Devoir de mémoire – Une commémoration et puis s’en vont
Deux commémorations ont aiguisé ma curiosité en cette période estivale, l’anniversaire de « la révolution du peuple et du roi » au Maroc et la commémoration des 75 ans du débarquement en Provence, en France, dans la même semaine.
Dans un cas, c’est le putsch contre Mohammed V, le sultan légitime du Maroc et l'instauration d’un fantoche, Mohammed Ben Arafa par les autorités françaises le 20 août 1953. Une décision lourde de conséquences qui va provoquer le soulèvement de tout un peuple contre l'occupant français, une posture unique dans l'histoire du colonialisme, où le roi d'un pays assujetti fait figure de chef légitime d’une révolution à velléité indépendantiste.
Dans l’autre, c’est un chef d’Etat de ce même pays « ex-colonisateur » qui rappelle que les combattants africains « n'ont pas eu la gloire et l'estime que leur bravoure justifiait» et qui lance un « appel aux maires de France » pour qu'ils baptisent des rues et des places à leur mémoire !

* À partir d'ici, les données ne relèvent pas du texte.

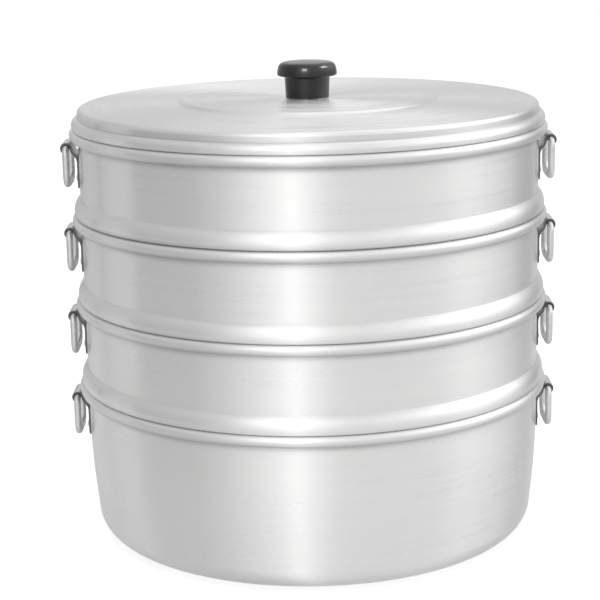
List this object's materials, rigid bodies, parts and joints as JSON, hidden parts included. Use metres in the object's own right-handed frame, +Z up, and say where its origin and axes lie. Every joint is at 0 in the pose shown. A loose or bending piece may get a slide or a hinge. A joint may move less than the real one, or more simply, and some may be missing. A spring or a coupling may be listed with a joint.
{
  "type": "dumpling steamer",
  "caption": "Stacked round aluminium steamer: a deep water pot, steaming tiers with perforated floors and a lid with a moulded knob, each vessel lifted by swinging drop handles.",
  "frame": {"origin": "centre of the underside of the base pot, on the surface it stands on", "axes": "+Z up the middle of the stack, +X towards the right-hand handles, -Y towards the viewer of the picture"},
  "size_m": [0.32, 0.308, 0.3074],
  "materials": {
    "spun_aluminium": "satin, fine turning marks round the axis",
    "bracket_strap": "satin strip",
    "handle_rod": "bright drawn rod",
    "steel_hardware": "plain zinc plated",
    "black_moulding": "glossy moulded"
  },
  "bodies": {
    "base_pot": {"base_pot": "spun_aluminium", "base_pot_left_bracket": "bracket_strap", "base_pot_right_bracket": "bracket_strap"},
    "lower_tier": {"lower_tier": "spun_aluminium", "lower_tier_left_bracket": "bracket_strap", "lower_tier_right_bracket": "bracket_strap"},
    "middle_tier": {"middle_tier": "spun_aluminium", "middle_tier_left_bracket": "bracket_strap", "middle_tier_right_bracket": "bracket_strap"},
    "upper_tier": {"upper_tier": "spun_aluminium", "upper_tier_left_bracket": "bracket_strap", "upper_tier_right_bracket": "bracket_strap"},
    "lid": {"lid": "spun_aluminium", "knob": "black_moulding", "knob_screw": "steel_hardware"},
    "base_pot_left_handle": {"base_pot_left_handle": "handle_rod"},
    "base_pot_right_handle": {"base_pot_right_handle": "handle_rod"},
    "lower_tier_left_handle": {"lower_tier_left_handle": "handle_rod"},
    "lower_tier_right_handle": {"lower_tier_right_handle": "handle_rod"},
    "middle_tier_left_handle": {"middle_tier_left_handle": "handle_rod"},
    "middle_tier_right_handle": {"middle_tier_right_handle": "handle_rod"},
    "upper_tier_left_handle": {"upper_tier_left_handle": "handle_rod"},
    "upper_tier_right_handle": {"upper_tier_right_handle": "handle_rod"}
  },
  "joints": [
    {"name": "lower_tier_lift", "type": "slide", "parent": "base_pot", "child": "lower_tier", "axis": [0, 0, 1], "range_m": [0, 0.08]},
    {"name": "middle_tier_lift", "type": "slide", "parent": "lower_tier", "child": "middle_tier", "axis": [0, 0, 1], "range_m": [0, 0.08]},
    {"name": "upper_tier_lift", "type": "slide", "parent": "middle_tier", "child": "upper_tier", "axis": [0, 0, 1], "range_m": [0, 0.08]},
    {"name": "lid_lift", "type": "slide", "parent": "upper_tier", "child": "lid", "axis": [0, 0, 1], "range_m": [0, 0.1]},
    {"name": "base_pot_left_handle_swing", "type": "hinge", "parent": "base_pot", "child": "base_pot_left_handle", "pos_m": [-0.1561, 0, 0.0884], "axis": [0, 1, 0], "range_deg": [-9, 180]},
    {"name": "base_pot_right_handle_swing", "type": "hinge", "parent": "base_pot", "child": "base_pot_right_handle", "pos_m": [0.1561, 0, 0.0884], "axis": [0, -1, 0], "range_deg": [-9, 180]},
    {"name": "lower_tier_left_handle_swing", "type": "hinge", "parent": "lower_tier", "child": "lower_tier_left_handle", "pos_m": [-0.1561, 0, 0.1438], "axis": [0, 1, 0], "range_deg": [-9, 180]},
    {"name": "lower_tier_right_handle_swing", "type": "hinge", "parent": "lower_tier", "child": "lower_tier_right_handle", "pos_m": [0.1561, 0, 0.1438], "axis": [0, -1, 0], "range_deg": [-9, 180]},
    {"name": "middle_tier_left_handle_swing", "type": "hinge", "parent": "middle_tier", "child": "middle_tier_left_handle", "pos_m": [-0.1561, 0, 0.1992], "axis": [0, 1, 0], "range_deg": [-9, 180]},
    {"name": "middle_tier_right_handle_swing", "type": "hinge", "parent": "middle_tier", "child": "middle_tier_right_handle", "pos_m": [0.1561, 0, 0.1992], "axis": [0, -1, 0], "range_deg": [-9, 180]},
    {"name": "upper_tier_left_handle_swing", "type": "hinge", "parent": "upper_tier", "child": "upper_tier_left_handle", "pos_m": [-0.1561, 0, 0.2546], "axis": [0, 1, 0], "range_deg": [-9, 180]},
    {"name": "upper_tier_right_handle_swing", "type": "hinge", "parent": "upper_tier", "child": "upper_tier_right_handle", "pos_m": [0.1561, 0, 0.2546], "axis": [0, -1, 0], "range_deg": [-9, 180]}
  ]
}
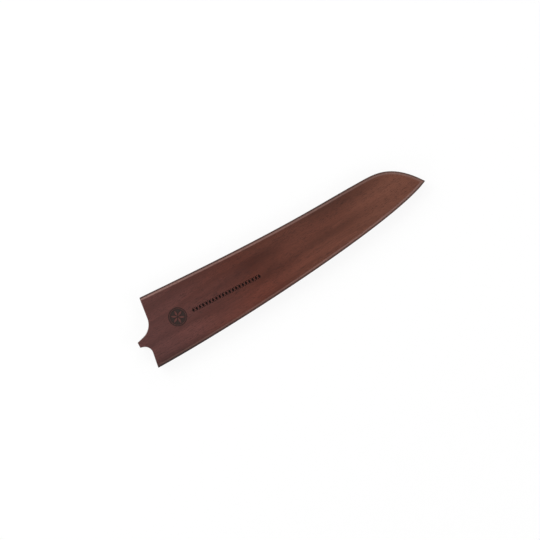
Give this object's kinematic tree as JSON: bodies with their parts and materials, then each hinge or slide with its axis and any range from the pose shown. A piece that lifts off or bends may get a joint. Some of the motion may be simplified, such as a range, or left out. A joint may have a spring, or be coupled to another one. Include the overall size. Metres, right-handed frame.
{
  "type": "knife blade guard",
  "caption": "Flat wooden guard with a blade-shaped slot, open at one end, that covers a chef's knife blade and holds it with hidden magnets.",
  "frame": {"origin": "on the back face, under the middle of the guard's bounding box", "axes": "+X along the guard from the mouth to the toe, +Y across it to the blade's spine side, +Z out of the front face"},
  "size_m": [0.271, 0.058, 0.0136],
  "materials": {
    "panel_walnut": "dark walnut, oiled to a satin, flat faces with light chamfered edges",
    "rail_walnut": "dark walnut, sanded flush with the panels, satin",
    "wool_felt": "pressed wool felt, charcoal, soft matte",
    "magnet_nickel": "nickel plate, smooth"
  },
  "bodies": {
    "root": {"front_panel": "panel_walnut", "back_panel": "panel_walnut", "spine_rail": "rail_walnut", "nose_rail": "rail_walnut", "belly_rail": "rail_walnut", "front_liner": "wool_felt", "back_liner": "wool_felt", "front_magnet_1": "magnet_nickel", "front_magnet_2": "magnet_nickel", "front_magnet_3": "magnet_nickel", "front_magnet_4": "magnet_nickel", "front_magnet_5": "magnet_nickel", "front_magnet_6": "magnet_nickel", "back_magnet_1": "magnet_nickel", "back_magnet_2": "magnet_nickel", "back_magnet_3": "magnet_nickel", "back_magnet_4": "magnet_nickel", "back_magnet_5": "magnet_nickel", "back_magnet_6": "magnet_nickel"}
  },
  "joints": []
}
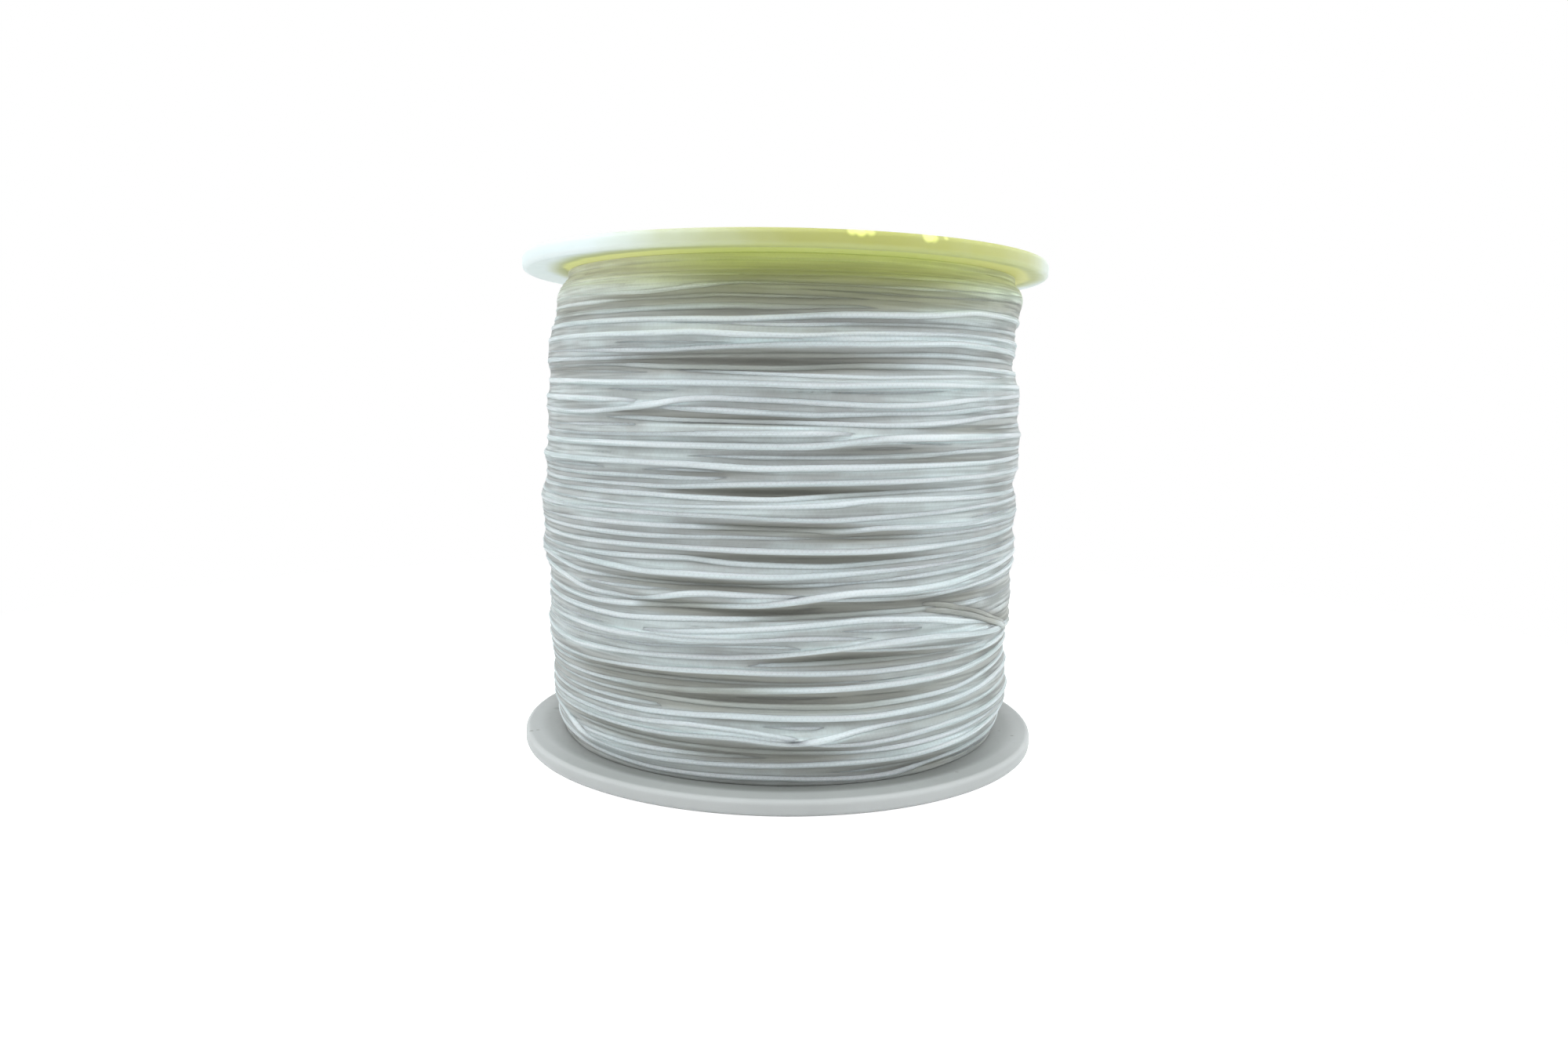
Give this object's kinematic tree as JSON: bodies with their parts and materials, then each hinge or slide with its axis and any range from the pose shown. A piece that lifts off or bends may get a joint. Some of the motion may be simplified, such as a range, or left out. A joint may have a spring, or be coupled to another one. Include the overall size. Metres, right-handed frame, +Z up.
{
  "type": "fishing line spool",
  "caption": "Bulk spool of thick white braided fishing line: round flanges on a barrel, full winding, through bore for a spindle and paper labels sunk in the flanges.",
  "frame": {"origin": "on the spool's axis at the foot of the lower flange", "axes": "+Z up along the spool's axis, -Y towards the side where the line's last wrap ends to the right"},
  "size_m": [0.064, 0.064, 0.059],
  "materials": {
    "flange_plastic": "satin, slightly translucent white",
    "upper_flange_plastic": "satin, slightly translucent white with the label glowing through",
    "barrel_plastic": "satin",
    "line": "braided white polymer thread",
    "label_paper": "matt coated paper",
    "label_plain": "matt uncoated paper"
  },
  "bodies": {
    "root": {"lower_flange": "flange_plastic", "upper_flange": "upper_flange_plastic", "barrel": "barrel_plastic", "line_core": "line", "line_outer_turns": "line", "line_start_knot": "line", "top_label": "label_paper", "bottom_label": "label_plain"}
  },
  "joints": []
}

Macron pourrait-il omettre que les 450 000 soldats africains (dont beaucoup de Marocains) qui participèrent au débarquement allié du 15 août 1944 ont été enrôlés de force dans une guerre qui n’était pas la leur ? Pour parodier Brel « eux qui sont morts à la guerre de n'avoir pu faire autrement ».
Bien sûr, aujourd’hui, chacun est libre d’interpréter ce passé douloureux comme bon lui semble, certains, iront même jusqu’à trouver des vertus positives au colonialisme mais serait-ce trop demander de respecter ainsi la mémoire des morts pour la lutte indépendantiste, nombre d'entre eux ayant été massacrés par l'armée française ? Est-ce un crime de déterrer le passé des crimes commis par la puissance coloniale dans ce royaume. Pour résumer, Lyautey qui avait entrepris l'invasion coloniale du Maroc profond a massacré des milliers de Marocains, bombardé des villages entiers au cours de sa fameuse "campagne de pacification", qui aura duré plus de 20 ans, n’est-il pas autre chose qu’un vulgaire criminel de guerre ?
D’autant plus que la tragédie du protectorat s'inscrit toujours dans la terrible lignée des crimes coloniaux et néocoloniaux commis par l'État français, qui présentent toujours des similitudes inquiétantes : impunité pour les responsables, vérité soustraite aux victimes, secret défense appliqué aux archives. Ce qui apparaît à mon avis comme un affront et comme la négation de la souffrance des enfants de ces victimes, c’est que ce pan douloureux de l’histoire commune des deux pays, reste sous le boisseau; et la question qui se pose aujourd’hui, c’est pourquoi aucun film ni aucun documentaire dignes de ce nom ne sont réalisés sur cette période noire dans le royaume avant qu’ils le soient dans l’hexagone. Le lobby francophone qui tient le pouvoir au Maroc a certes toujours une préférence personnelle pour le maintien de la tutelle française sur tous les leviers de la politique et de l’économie du royaume mais où sont passés les intellectuels, les journalistes et les cinéastes censés défendre la mémoire collective ?
C’est dans cet état d’esprit que je viens de lire l’ouvrage de Eva Joly : La force qui nous manque. L’incorruptible magistrat nous explique justement que l’Occident a allégrement fermé les yeux sur les crimes de la France .
« L’indépendance politique a été largement une mascarade en Afrique. Le double jeu a été facilité par la certitude, ancrée dans les mentalités, que «là-bas, c’est différent». Là-bas, c’est normal la corruption, le népotisme, la guerre, la violence. Là-bas, c’est normal la présence de l’armée française, les proconsuls à l’ambassade ou à l’état-major, les camps militaires », martèle Joly.
« Là-bas, c’est normal l’instruction des gardes présidentielles. Là-bas, c’est normal la captation des richesses naturelles. La France vit encore comme si en Afrique, elle était chez elle. Le développement de la Françafrique, notre tolérance vis-à-vis des réseaux, tout ramène à ce secret colonial, cet empire qui hante les esprits comme un fantôme ».
Heureusement, en France, des voix s’élèvent pour non seulement admettre l’existence d’un système généralisé́ de torture, disparitions forcées, et de massacres par paquets , mais également plaider pour l’ouverture des archives de manière à faire la lumière sur cet épisode tragique de l’ histoire.
La République française repousse sans cesse l’échéance pour payer la facture de son passé mais, comme le dit si bien Eva Joly « Une France digne de son idéal et de son héritage de 1789 est incompatible avec la Françafrique : ce qu’une génération a fait, une autre peut le défaire. C’est possible ».